:: RECORDED INFORMATION ::
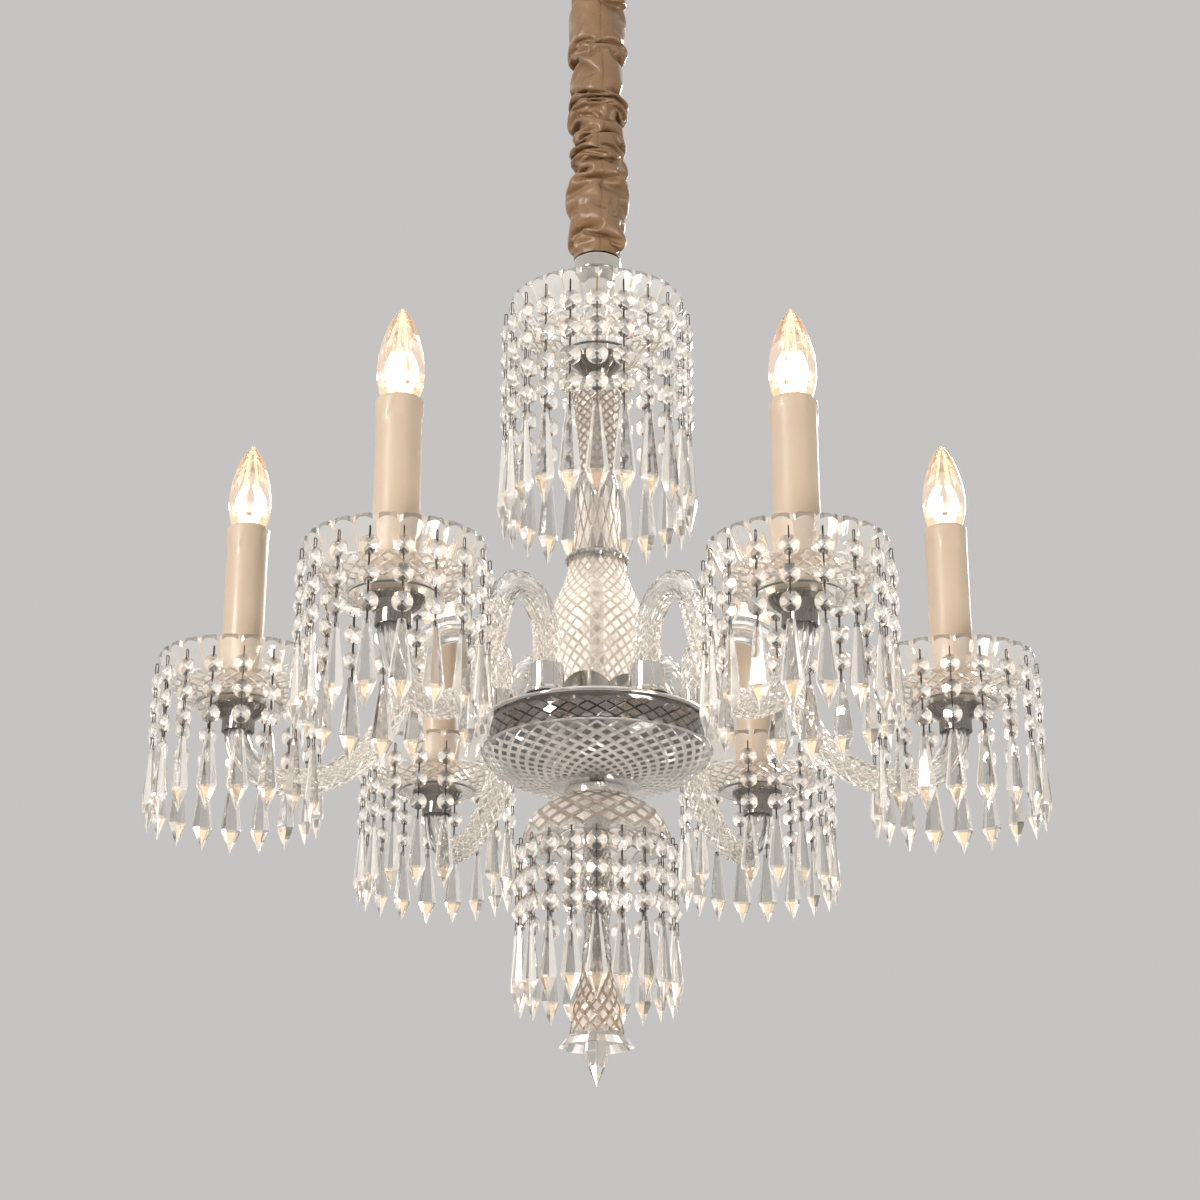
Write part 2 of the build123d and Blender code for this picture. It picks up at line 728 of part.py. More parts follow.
def lampholder():
    """Stalk and screw lampholder inside a candle sleeve."""
    shell_foot = BULB_CAP_BOTTOM - 6
    holder = spun(
        (0, ARM_END_HEIGHT + 3),
        (STALK_R, ARM_END_HEIGHT + 3),
        (STALK_R, shell_foot - 4),
        (SOCKET_SHELL_R, shell_foot),
        (SOCKET_SHELL_R, BULB_NECK - 2),
        (BULB_SEAT_R, BULB_NECK - 2),
        (BULB_SEAT_R, BULB_CAP_BOTTOM - 0.5),
        (0, BULB_CAP_BOTTOM - 0.5),
    )
    return Pos(CANDLE_RADIUS, 0, 0) * holder


def candle_sleeve():
    """Cream candle tube with a thicker wax lip at its top."""
    bore = CANDLE_R - CANDLE_WALL
    foot = DISH_FLOOR + DISH_T
    sleeve = spun(
        (bore, foot),
        (CANDLE_R, foot),
        (CANDLE_R, CANDLE_TOP - 26),
        (CANDLE_R + 0.9, CANDLE_TOP - 23),
        (CANDLE_R + 0.9, CANDLE_TOP - 1),
        (CANDLE_R - 0.2, CANDLE_TOP),
        (bore, CANDLE_TOP),
    )
    return Pos(CANDLE_RADIUS, 0, 0) * sleeve


def bulb():
    """Candle lamp: screw cap, hollow pointed envelope and the filament's glass mount."""
    neck, tip, t = BULB_NECK, BULB_TIP, BULB_GLASS_T
    outer = [(8.6, neck), (12.6, neck + 9), (16.6, neck + 22), (BULB_R, neck + 34)]
    outer += [(16.0, neck + 50), (10.5, neck + 69), (4.2, neck + 81), (0, tip)]
    inner = [(8.6 - t, neck + t), (12.6 - t, neck + 9.3), (16.6 - t, neck + 22.2)]
    inner += [(BULB_R - t, neck + 34), (16.0 - t, neck + 49.6), (10.5 - t, neck + 68.3)]
    inner += [(3.6, neck + 79.8), (0, tip - 2)]
    outer_curve = Spline([(r, 0, up(h)) for r, h in outer])
    inner_curve = Spline([(r, 0, up(h)) for r, h in inner])
    mount_r, mount_top = 3.0, neck + 22.0
    profile = Wire(
        [
            outer_curve,
            Line(outer_curve @ 1, inner_curve @ 1),
            inner_curve,
            Line(inner_curve @ 0, (mount_r, 0, up(neck + t))),
            Line((mount_r, 0, up(neck + t)), (mount_r, 0, up(mount_top - 4))),
            Line((mount_r, 0, up(mount_top - 4)), (0, 0, up(mount_top))),
            Line((0, 0, up(mount_top)), (0, 0, up(neck))),
            Line((0, 0, up(neck)), outer_curve @ 0),
        ]
    )
    envelope = revolve(make_face(profile), Axis.Z)
    cap = spun(
        (0, BULB_CAP_BOTTOM),
        (2.5, BULB_CAP_BOTTOM),
        (4.5, BULB_CAP_BOTTOM + 2.5),
        (BULB_CAP_R, BULB_CAP_BOTTOM + 4),
        (BULB_CAP_R, neck),
        (0, neck),
    )
    return Pos(CANDLE_RADIUS, 0, 0) * Compound(children=[envelope, cap])


# ---------------------------------------------------------------- crystal strands


class Strand:
    """Sizes of one strand, with heights counted above the hub plate.

    A strand is a wire from its rim hole, a row of beads on the wire, and a drop at its end.
    The local frame has the strand on the Z axis with +X pointing outwards.
    """

    def __init__(self, rim_hole, inset, beads, first_bead, pitch, bead_r, drop_hole, drop):
        self.rim_hole = rim_hole
        self.inset = inset
        self.bead_heights = [first_bead - i * pitch for i in range(beads)]
        self.bead_r = bead_r
        self.drop_hole = drop_hole
        self.drop_length, self.drop_width = drop

    def bead(self, height):
        """Octagon bead that faces outwards, a flat double pyramid."""
        ring = polygon(BEAD_SIDES, self.bead_r, self.bead_r, 0)
        depth = BEAD_DEPTH_SHARE * self.bead_r
        body = faceted([[(0, 0, depth)], ring, [(0, 0, -depth)]])
        return Pos(0, 0, up(height)) * Rot(0, 90, 0) * body

    def drop(self):
        """Six-sided spear, flat towards the outside, with its widest part low down."""
        top = self.drop_hole + DROP_CAP
        tip = top - self.drop_length
        widest = top - DROP_WIDEST * self.drop_length
        half_y = self.drop_width / 2
        half_x = half_y * DROP_DEPTH_SHARE
        small = DROP_TOP_SHARE
        return faceted(
            [
                polygon(DROP_SIDES, small * half_x, small * half_y, up(top)),
                polygon(DROP_SIDES, half_x, half_y, up(widest)),
                [(0, 0, up(tip))],
            ]
        )

    def wire(self):
        """Wire that leaves the rim's hole and runs down to the drop's hole."""
        low, high = up(self.drop_hole - 1.0), up(self.rim_hole)
        half, inset = WIRE_T / 2, self.inset
        outline = Polyline(
            (half, 0, low),
            (half, 0, high),
            (-inset, 0, high),
            (-inset, 0, high - WIRE_T),
            (-half, 0, high - WIRE_T),
            (-half, 0, low),
            close=True,
        )
        return extrude(make_face(outline), WIRE_T / 2, dir=(0, 1, 0), both=True)


ARM_STRAND = Strand(42.5, 5.5, 3, 26.3, 20.7, 7.8, -30.5, (65.0, 16.8))
CROWN_STRAND = Strand(361.0, 7.0, 4, 339.5, 25.0, 9.5, 242.5, (86.0, 19.4))
LOWER_STRAND = Strand(-100.0, 6.0, 3, -114.5, 22.0, 8.4, -174.5, (65.5, 16.8))

ARM_STRAND_RING = 67.8
CROWN_STRAND_RING = 78.0
LOWER_STRAND_RING = 62.5
ARM_STRANDS = 18  # places round a candle dish; the one over the arm stays empty
CROWN_STRANDS = 22
LOWER_STRANDS = 20


def ring_places(count, radius, skip=(), phase=0.0):
    """Places round a rim, the first one outwards along +X or a share of a step past it."""
    steps = [i + phase for i in range(count) if i not in skip]
    return [Rot(0, 0, 360 / count * step) * Pos(radius, 0, 0) for step in steps]


def strand_parts(strand, places):
    """Beads, drops and wires of a ring of equal strands."""
    beads = [strand.bead(h) for h in strand.bead_heights]
    drop, wire = strand.drop(), strand.wire()
    return (
        [place * bead for place in places for bead in beads],
        [place * drop for place in places],
        [place * wire for place in places],
    )


# ---------------------------------------------------------------- build


def build():
    """Builds every node and writes it to parts/."""
    os.makedirs("parts", exist_ok=True)

    single = {
        "ceiling_plate": ceiling_plate,
        "ceiling_hook": ceiling_hook,
        "ceiling_rose": ceiling_rose,
        "rose_screws": rose_screws,
        "terminal_block": terminal_block,
        "chain_sleeve": chain_sleeve,
        "stem_loop": stem_loop,
        "central_rod": central_rod,
        "top_collar": top_collar,
        "neck_tube": neck_tube,
        "crown_cup": crown_cup,
        "crown_dish": crown_dish,
        "column_glass": column_glass,
        "column_ring": column_ring,
        "baluster_glass": baluster_glass,
        "petal_cup": petal_cup,
        "hub_plate": hub_plate,
        "hub_drum": hub_drum,
        "bowl_glass": bowl_glass,
        "bowl_ring": bowl_ring,
        "dome_glass": dome_glass,
        "lower_stem": lower_stem,
        "finial_bell": finial_bell,
        "finial_nut": finial_nut,
        "finial_ring": finial_ring,
        "finial_drop": finial_drop,
    }
    for name, make in single.items():
        save(name, make())

    save("top_link", chain_link(0))
    save("chain_links", Compound(children=[chain_link(i) for i in range(1, LINK_COUNT)]))

    per_arm = {
        "glass_arm": glass_arm(),
        "candle_dish": candle_dish(),
        "bulb": bulb(),
    }
    for i in range(ARM_COUNT):
        for name, shape in per_arm.items():
            save(f"{name}_{i + 1}", around(shape, arm_angle(i)))

    grouped = {
        "arm_sockets": arm_socket(),
        "dish_cups": dish_cup(),
        "lampholders": lampholder(),
        "candle_sleeves": candle_sleeve(),
    }
    for name, shape in grouped.items():
        save(name, Compound(children=[around(shape, arm_angle(i)) for i in range(ARM_COUNT)]))

    inward = ARM_STRANDS // 2
    dish_places = ring_places(ARM_STRANDS, ARM_STRAND_RING, skip=(inward,))
    candle_places = []
    for i in range(ARM_COUNT):
        to_candle = Rot(0, 0, arm_angle(i)) * Pos(CANDLE_RADIUS, 0, 0)
        candle_places += [to_candle * place for place in dish_places]
    tiers = {
        "candle": (ARM_STRAND, candle_places),
        "crown": (CROWN_STRAND, ring_places(CROWN_STRANDS, CROWN_STRAND_RING, phase=0.5)),
        "lower": (LOWER_STRAND, ring_places(LOWER_STRANDS, LOWER_STRAND_RING)),
    }
    for name, (strand, places) in tiers.items():
        beads, drops, wires = strand_parts(strand, places)
        save(f"{name}_beads", Compound(children=beads))
        save(f"{name}_drops", Compound(children=drops))
        save(f"{name}_wires", Compound(children=wires))


build()
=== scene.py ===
"""Looks of a six-light crystal chandelier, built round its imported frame.

Metres, +Z up. The origin is the centre of the ceiling plate's top face. Sizes of the glass are in
millimetres, with heights above the hub plate's top face, and up() and polar() turn them into metres
in the frame.
"""

import json
import logging
import math
from dataclasses import dataclass
from enum import Enum
from typing import Callable, Iterable, Sequence

import bmesh
import bpy
import numpy as np
from mathutils import Matrix, Vector, noise


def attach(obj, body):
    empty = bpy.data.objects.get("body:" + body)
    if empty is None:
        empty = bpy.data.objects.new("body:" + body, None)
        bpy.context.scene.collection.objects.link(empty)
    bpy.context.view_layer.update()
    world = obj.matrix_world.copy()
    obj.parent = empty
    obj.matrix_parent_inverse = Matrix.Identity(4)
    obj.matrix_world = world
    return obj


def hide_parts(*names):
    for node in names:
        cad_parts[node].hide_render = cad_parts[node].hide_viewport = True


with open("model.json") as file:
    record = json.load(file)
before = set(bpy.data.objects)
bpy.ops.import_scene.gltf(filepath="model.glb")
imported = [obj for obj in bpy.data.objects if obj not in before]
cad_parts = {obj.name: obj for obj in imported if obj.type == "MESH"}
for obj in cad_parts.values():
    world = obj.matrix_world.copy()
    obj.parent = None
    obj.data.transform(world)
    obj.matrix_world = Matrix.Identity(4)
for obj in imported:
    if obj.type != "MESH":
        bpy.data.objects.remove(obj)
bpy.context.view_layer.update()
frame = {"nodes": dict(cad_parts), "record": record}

LOG = logging.getLogger("chandelier")
MM = 0.001
HUB_Z = -794.0  # hub plate's top face below the ceiling
CANDLE_RADIUS = 288.0  # candle axis to stem axis
BORE_R = 6.3  # hole in every stem piece for the central rod
ARM_COUNT = 6
RIGHT = math.pi / 2
ROUND = 2 * math.pi

Color = tuple[float, float, float]
Point = tuple[float, float]
Points = Iterable[Vector | Sequence[float]]
Ring = Sequence[int]
Surface = Callable[[float, float, float], Vector]


def up(height: float) -> float:
    """Height above the hub plate in millimetres as a z in metres."""
    return (HUB_Z + height) * MM


def polar(radius: float, angle: float, height: float) -> Vector:
    """A point about the Z axis, from millimetres above the hub plate to metres."""
    return Vector((radius * MM * math.cos(angle), radius * MM * math.sin(angle), up(height)))


def circle(radius: float, height: float, count: int) -> list[Vector]:
    """Points round the Z axis at one radius and height."""
    return [polar(radius, ROUND * i / count, height) for i in range(count)]


def arm_turn(index: int) -> Matrix:
    """Turn about the stem that brings the +X arm to an arm's place."""
    return Matrix.Rotation(ROUND * index / ARM_COUNT, 4, "Z")


def candle_place(index: int) -> Matrix:
    """Place of a candle's axis, with local +X pointing away from the stem."""
    return arm_turn(index) @ Matrix.Translation((CANDLE_RADIUS * MM, 0, 0))


def ring_places(count: int, radius: float, skip: Sequence[int] = (), phase: float = 0.0) -> list[Matrix]:
    """Places round a rim, each with local +X pointing outwards.

    Args:
        count: Steps round the rim.
        radius: Radius of the places.
        skip: Steps that stay empty.
        phase: Share of a step by which the first place lies past +X.

    Returns:
        The places.
    """
    out = Matrix.Translation((radius * MM, 0, 0))
    kept = [i for i in range(count) if i not in skip]
    return [Matrix.Rotation(ROUND * (i + phase) / count, 4, "Z") @ out for i in kept]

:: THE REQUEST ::
Copy out exactly the lines from the one with "inward = ARM_STRANDS // 2" through the one with "if empty is", counting both ends, and no other lines.

:: RESULT ::
    inward = ARM_STRANDS // 2
    dish_places = ring_places(ARM_STRANDS, ARM_STRAND_RING, skip=(inward,))
    candle_places = []
    for i in range(ARM_COUNT):
        to_candle = Rot(0, 0, arm_angle(i)) * Pos(CANDLE_RADIUS, 0, 0)
        candle_places += [to_candle * place for place in dish_places]
    tiers = {
        "candle": (ARM_STRAND, candle_places),
        "crown": (CROWN_STRAND, ring_places(CROWN_STRANDS, CROWN_STRAND_RING, phase=0.5)),
        "lower": (LOWER_STRAND, ring_places(LOWER_STRANDS, LOWER_STRAND_RING)),
    }
    for name, (strand, places) in tiers.items():
        beads, drops, wires = strand_parts(strand, places)
        save(f"{name}_beads", Compound(children=beads))
        save(f"{name}_drops", Compound(children=drops))
        save(f"{name}_wires", Compound(children=wires))


build()
=== scene.py ===
"""Looks of a six-light crystal chandelier, built round its imported frame.

Metres, +Z up. The origin is the centre of the ceiling plate's top face. Sizes of the glass are in
millimetres, with heights above the hub plate's top face, and up() and polar() turn them into metres
in the frame.
"""

import json
import logging
import math
from dataclasses import dataclass
from enum import Enum
from typing import Callable, Iterable, Sequence

import bmesh
import bpy
import numpy as np
from mathutils import Matrix, Vector, noise


def attach(obj, body):
    empty = bpy.data.objects.get("body:" + body)
    if empty is None:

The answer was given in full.